> [Requirement]: The lines to reproduce run from the first one through the line containing "on the rubber". Reproduce them exactly.

> [Supplied information]:
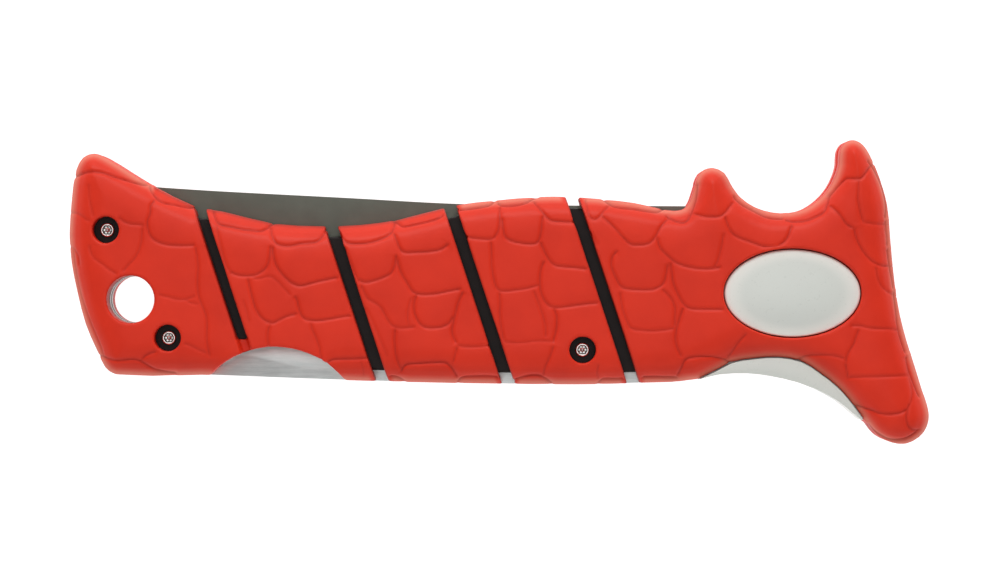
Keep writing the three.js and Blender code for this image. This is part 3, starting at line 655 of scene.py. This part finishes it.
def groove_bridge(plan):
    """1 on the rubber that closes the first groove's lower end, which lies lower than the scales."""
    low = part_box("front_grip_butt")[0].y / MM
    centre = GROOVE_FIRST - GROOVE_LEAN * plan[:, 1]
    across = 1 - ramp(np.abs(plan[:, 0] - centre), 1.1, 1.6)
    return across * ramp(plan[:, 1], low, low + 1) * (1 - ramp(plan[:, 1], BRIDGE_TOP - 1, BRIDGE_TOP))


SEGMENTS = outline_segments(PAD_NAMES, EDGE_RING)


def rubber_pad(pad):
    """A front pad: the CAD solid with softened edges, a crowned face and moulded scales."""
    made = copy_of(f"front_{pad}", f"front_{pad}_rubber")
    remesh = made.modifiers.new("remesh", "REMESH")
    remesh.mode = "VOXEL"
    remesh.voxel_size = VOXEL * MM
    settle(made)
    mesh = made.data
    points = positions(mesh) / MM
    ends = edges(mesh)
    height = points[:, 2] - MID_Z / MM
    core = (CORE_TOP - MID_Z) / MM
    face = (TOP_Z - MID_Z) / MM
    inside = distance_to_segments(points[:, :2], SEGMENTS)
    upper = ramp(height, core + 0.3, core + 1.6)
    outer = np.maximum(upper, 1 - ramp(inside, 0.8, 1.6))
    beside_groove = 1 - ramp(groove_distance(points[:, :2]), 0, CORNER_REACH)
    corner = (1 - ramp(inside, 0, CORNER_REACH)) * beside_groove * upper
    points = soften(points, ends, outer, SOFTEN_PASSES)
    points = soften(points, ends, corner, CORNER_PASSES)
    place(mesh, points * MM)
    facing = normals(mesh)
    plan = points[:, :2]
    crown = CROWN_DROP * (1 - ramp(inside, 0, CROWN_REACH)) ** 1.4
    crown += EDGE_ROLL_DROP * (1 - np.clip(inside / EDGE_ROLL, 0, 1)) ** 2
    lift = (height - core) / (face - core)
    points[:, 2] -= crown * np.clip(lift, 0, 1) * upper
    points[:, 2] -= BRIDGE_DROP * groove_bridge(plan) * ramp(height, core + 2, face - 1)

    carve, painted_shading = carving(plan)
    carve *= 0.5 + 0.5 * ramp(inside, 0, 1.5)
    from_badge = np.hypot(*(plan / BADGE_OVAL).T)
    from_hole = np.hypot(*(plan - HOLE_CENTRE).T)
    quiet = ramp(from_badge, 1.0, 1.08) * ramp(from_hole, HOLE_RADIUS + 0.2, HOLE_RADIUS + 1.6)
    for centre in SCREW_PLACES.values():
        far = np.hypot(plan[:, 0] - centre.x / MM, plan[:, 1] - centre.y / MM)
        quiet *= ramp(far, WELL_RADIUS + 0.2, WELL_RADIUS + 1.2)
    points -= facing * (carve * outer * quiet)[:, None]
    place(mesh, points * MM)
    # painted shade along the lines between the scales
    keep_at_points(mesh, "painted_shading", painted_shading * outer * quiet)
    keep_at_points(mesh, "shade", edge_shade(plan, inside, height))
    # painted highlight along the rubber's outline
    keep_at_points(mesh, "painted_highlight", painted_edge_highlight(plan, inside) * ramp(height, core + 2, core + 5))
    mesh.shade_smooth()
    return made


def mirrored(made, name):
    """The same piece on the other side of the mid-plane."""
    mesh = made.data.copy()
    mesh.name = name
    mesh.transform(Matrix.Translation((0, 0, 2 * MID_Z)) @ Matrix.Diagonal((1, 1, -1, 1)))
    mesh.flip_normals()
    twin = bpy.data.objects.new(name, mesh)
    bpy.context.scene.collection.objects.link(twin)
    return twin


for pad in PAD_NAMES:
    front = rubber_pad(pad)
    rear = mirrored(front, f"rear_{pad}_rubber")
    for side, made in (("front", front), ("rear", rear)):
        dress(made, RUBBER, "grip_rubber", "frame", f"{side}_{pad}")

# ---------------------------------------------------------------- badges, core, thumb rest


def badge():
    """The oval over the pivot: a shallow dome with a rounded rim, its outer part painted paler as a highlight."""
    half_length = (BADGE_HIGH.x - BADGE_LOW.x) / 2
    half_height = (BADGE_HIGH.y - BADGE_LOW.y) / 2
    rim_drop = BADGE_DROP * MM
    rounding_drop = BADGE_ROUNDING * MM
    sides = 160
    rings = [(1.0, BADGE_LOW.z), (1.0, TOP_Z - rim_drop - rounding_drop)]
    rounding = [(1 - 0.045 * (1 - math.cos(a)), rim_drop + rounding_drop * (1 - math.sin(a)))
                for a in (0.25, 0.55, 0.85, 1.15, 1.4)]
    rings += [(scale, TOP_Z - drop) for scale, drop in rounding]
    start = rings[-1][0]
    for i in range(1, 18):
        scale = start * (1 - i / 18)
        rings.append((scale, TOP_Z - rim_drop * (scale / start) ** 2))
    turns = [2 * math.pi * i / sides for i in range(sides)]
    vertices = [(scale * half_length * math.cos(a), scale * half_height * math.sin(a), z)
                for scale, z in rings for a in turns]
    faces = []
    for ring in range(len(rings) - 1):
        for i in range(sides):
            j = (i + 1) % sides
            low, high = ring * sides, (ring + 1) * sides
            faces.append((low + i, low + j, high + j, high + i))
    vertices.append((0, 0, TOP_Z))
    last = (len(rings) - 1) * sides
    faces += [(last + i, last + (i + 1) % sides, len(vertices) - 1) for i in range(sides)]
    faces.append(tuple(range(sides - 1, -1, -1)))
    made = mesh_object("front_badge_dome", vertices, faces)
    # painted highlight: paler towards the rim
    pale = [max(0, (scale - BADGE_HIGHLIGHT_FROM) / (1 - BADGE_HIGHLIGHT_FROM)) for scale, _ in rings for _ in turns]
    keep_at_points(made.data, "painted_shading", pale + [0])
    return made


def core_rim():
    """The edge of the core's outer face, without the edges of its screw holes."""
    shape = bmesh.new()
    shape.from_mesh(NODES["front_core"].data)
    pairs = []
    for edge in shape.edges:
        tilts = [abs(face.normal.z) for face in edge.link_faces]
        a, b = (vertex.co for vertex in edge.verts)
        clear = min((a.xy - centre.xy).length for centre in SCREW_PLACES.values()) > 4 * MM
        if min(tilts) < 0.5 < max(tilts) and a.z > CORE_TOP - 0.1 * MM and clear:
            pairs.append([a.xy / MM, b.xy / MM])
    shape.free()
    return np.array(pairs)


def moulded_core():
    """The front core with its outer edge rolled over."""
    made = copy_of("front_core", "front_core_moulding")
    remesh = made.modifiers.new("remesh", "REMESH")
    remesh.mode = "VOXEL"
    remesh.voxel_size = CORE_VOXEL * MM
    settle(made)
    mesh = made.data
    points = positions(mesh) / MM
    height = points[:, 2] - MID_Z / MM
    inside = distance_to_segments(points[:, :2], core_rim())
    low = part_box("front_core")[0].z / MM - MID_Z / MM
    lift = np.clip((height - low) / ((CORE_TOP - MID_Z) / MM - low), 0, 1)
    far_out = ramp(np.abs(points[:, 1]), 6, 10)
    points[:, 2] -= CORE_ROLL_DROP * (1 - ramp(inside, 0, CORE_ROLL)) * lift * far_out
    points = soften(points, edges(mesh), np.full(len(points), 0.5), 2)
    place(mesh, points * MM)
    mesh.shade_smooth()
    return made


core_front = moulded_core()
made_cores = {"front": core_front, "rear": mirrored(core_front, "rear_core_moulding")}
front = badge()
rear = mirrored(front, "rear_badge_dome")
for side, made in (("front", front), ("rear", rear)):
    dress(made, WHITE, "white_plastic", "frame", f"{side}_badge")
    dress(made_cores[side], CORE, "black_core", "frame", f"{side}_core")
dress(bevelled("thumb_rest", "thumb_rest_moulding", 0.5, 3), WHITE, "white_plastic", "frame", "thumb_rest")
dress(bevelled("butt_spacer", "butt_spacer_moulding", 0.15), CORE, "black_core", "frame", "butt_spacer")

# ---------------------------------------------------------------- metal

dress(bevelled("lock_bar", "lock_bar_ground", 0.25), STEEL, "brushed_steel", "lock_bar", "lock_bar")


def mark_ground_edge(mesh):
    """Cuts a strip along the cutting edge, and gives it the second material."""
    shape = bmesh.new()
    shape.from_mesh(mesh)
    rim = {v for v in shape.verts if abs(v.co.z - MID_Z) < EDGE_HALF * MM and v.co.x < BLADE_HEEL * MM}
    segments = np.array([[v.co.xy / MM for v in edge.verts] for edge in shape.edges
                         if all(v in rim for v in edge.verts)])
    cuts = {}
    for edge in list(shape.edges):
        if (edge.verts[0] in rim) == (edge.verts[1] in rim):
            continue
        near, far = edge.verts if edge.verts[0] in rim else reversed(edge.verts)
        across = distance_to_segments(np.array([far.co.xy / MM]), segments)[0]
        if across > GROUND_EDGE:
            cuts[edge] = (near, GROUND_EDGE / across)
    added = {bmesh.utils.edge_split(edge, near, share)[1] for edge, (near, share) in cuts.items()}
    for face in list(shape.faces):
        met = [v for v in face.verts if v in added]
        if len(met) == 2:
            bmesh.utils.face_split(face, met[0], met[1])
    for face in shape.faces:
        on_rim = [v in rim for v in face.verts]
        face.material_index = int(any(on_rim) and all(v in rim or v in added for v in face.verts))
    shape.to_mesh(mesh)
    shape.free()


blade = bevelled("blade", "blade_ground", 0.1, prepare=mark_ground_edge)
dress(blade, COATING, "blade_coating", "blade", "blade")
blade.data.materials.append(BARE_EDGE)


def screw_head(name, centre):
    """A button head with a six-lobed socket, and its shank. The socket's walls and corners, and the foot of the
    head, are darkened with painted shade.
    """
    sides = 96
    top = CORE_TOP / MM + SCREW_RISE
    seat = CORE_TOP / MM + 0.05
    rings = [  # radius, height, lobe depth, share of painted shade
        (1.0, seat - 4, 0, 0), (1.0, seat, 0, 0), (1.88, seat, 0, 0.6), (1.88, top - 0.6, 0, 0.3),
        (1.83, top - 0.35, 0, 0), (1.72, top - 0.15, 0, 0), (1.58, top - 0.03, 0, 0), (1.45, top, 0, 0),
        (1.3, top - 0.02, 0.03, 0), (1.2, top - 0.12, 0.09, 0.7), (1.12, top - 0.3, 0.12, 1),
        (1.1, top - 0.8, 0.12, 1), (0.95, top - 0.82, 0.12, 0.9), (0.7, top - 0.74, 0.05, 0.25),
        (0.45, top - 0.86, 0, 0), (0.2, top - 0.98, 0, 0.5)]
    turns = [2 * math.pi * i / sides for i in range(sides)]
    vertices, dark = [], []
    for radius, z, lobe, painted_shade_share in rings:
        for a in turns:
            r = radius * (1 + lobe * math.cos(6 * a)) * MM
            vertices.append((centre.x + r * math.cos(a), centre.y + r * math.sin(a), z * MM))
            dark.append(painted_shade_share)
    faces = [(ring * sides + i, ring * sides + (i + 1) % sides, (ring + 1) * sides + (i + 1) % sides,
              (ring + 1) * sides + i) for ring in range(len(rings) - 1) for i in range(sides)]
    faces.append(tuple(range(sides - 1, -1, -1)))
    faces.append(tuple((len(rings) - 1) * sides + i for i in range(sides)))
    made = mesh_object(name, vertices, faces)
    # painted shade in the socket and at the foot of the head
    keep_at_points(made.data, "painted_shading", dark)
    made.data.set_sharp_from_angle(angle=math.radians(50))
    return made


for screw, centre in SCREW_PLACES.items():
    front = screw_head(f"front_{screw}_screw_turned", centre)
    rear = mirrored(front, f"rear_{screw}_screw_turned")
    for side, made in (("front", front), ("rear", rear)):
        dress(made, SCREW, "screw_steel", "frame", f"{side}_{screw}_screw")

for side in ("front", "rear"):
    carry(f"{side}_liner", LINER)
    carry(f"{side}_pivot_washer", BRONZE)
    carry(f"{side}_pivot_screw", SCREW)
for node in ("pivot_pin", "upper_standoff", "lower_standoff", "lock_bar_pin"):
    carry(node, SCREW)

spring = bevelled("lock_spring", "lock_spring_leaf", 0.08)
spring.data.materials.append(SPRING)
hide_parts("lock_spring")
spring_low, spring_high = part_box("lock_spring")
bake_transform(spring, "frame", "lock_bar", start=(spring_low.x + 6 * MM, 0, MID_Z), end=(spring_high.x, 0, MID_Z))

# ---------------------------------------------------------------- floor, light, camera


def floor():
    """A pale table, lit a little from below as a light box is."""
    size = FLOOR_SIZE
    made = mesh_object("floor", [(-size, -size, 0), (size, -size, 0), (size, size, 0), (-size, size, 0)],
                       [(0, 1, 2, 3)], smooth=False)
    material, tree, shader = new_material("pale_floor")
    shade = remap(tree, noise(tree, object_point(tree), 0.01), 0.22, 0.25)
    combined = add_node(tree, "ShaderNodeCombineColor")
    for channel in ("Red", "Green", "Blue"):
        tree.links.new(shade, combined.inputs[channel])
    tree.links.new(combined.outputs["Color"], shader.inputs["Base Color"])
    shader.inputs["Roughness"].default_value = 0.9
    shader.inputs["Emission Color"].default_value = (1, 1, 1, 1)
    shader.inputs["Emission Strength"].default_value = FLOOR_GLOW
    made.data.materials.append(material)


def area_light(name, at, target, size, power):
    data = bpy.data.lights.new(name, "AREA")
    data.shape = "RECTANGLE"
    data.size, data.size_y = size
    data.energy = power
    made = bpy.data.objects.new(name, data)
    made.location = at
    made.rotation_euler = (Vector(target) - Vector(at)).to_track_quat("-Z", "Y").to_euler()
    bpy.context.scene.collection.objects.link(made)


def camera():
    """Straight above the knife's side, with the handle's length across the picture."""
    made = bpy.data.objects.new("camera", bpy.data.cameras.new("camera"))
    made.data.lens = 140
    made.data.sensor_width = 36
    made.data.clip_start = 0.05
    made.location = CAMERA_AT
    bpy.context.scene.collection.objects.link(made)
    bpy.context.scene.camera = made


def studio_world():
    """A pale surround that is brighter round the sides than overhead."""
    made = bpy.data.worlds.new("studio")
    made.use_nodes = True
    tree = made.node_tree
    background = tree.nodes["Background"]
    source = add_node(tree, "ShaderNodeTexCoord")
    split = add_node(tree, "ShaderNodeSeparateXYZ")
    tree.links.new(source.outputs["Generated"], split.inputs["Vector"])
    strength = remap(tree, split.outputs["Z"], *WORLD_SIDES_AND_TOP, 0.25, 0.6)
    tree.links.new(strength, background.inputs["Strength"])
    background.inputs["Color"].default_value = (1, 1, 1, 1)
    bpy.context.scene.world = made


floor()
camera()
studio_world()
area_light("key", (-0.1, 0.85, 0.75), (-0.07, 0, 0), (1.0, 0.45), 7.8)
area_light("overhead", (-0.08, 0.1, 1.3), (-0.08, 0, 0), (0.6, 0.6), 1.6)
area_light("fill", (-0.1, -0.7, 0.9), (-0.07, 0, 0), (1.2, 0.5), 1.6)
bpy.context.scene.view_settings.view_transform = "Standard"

> [Task result]:
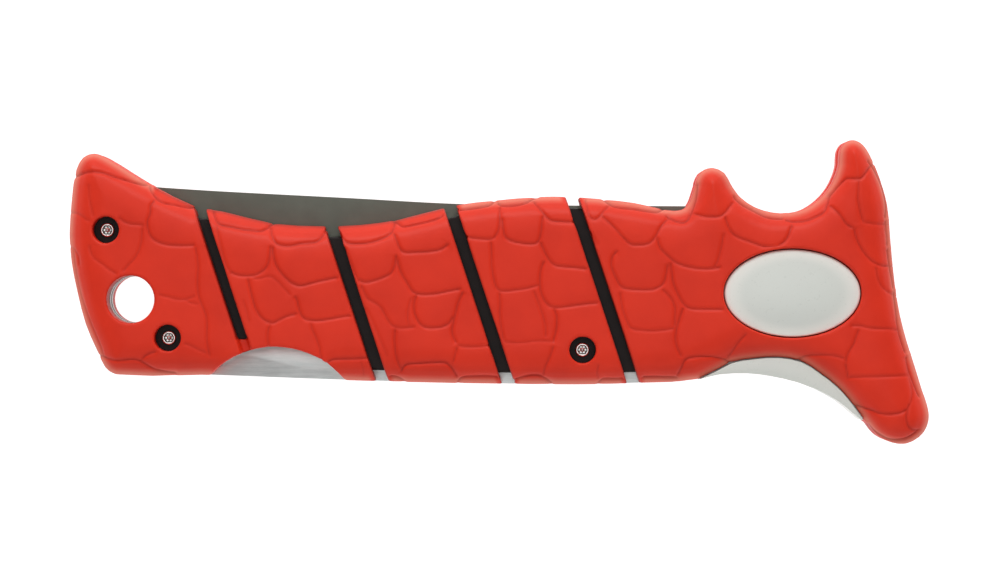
Keep writing the three.js and Blender code for this image. This is part 3, starting at line 655 of scene.py. This part finishes it.
def groove_bridge(plan):
    """1 on the rubber that closes the first groove's lower end, which lies lower than the scales."""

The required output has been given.